En misschien is dat de meest negatieve kant van decadentie dat die altijd samenhangt met een vorm van stilstand. En waar Octavio Paz zo nadrukkelijk zegt: cultuur gaat dood als het stilstaat, cultuur gaat dood als het niet botst met andere culturen. Als het niet voortdurend ter discussie wordt gesteld. Als het niet voortdurend in aanraking komt met het vreemde. En misschien is dat wel de belangrijkste opdracht die ik voel in het internationale cultuurbeleid. Om voortdurend de Nederlandse cultuur in aanraking te brengen met culturen van andere landen. Dat is denk ik heel belangrijk, juist vooral om over deze periode van gebrek aan zelfvertrouwen in Nederland, te doorstaan. Ik weet zeker dat het niet te maken heeft met twijfel over onze eigen culturele identiteit. Ik denk dat het veel te maken heeft met gebrek aan gevoel van belonging, dat je ergens bij hoort. En ook in aanraking met andere culturen, krijg je het gevoel weer nadrukkelijk ergens bij te horen, ergens deel van uit te maken.
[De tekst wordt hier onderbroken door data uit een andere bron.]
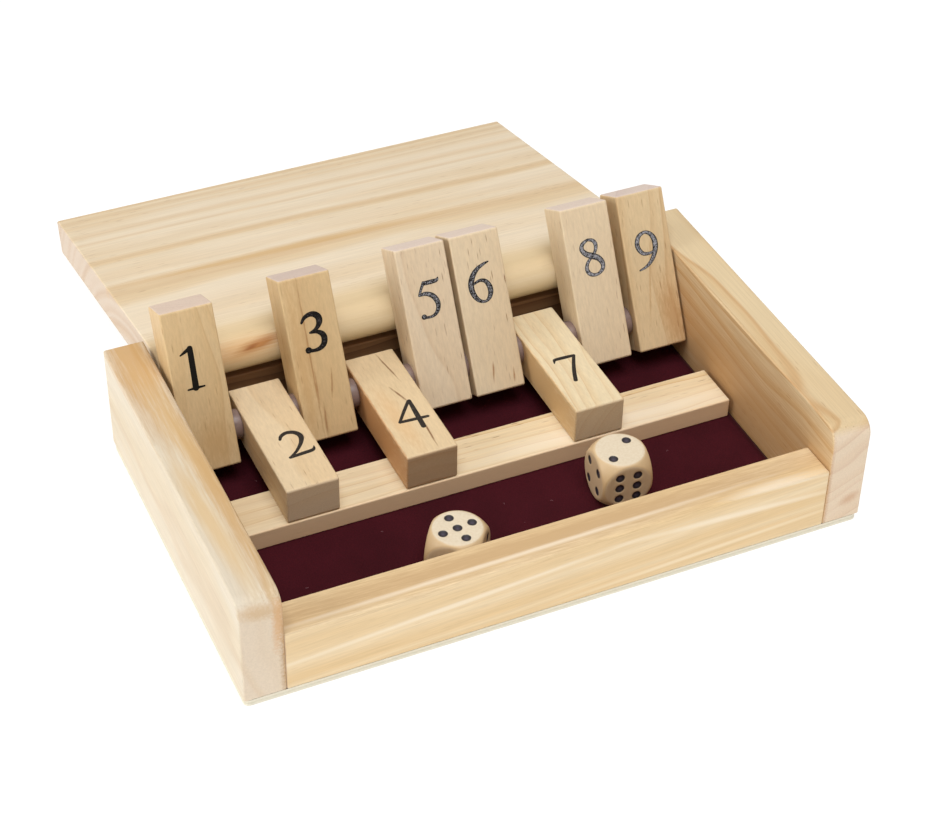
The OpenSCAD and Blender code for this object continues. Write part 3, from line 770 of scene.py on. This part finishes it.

Dames en heren, bedankt dat u naar mij heeft willen luisteren. Geniet van deze prachtige tentoonstelling en ik beloof u dat wij ondanks alle zorgen over luxe en decadentie zullen laten zien dat wij een dynamische samenleving zijn die met een blik op het verleden vooral optimisme in de toekomst hoog in het vaandel weet te houden.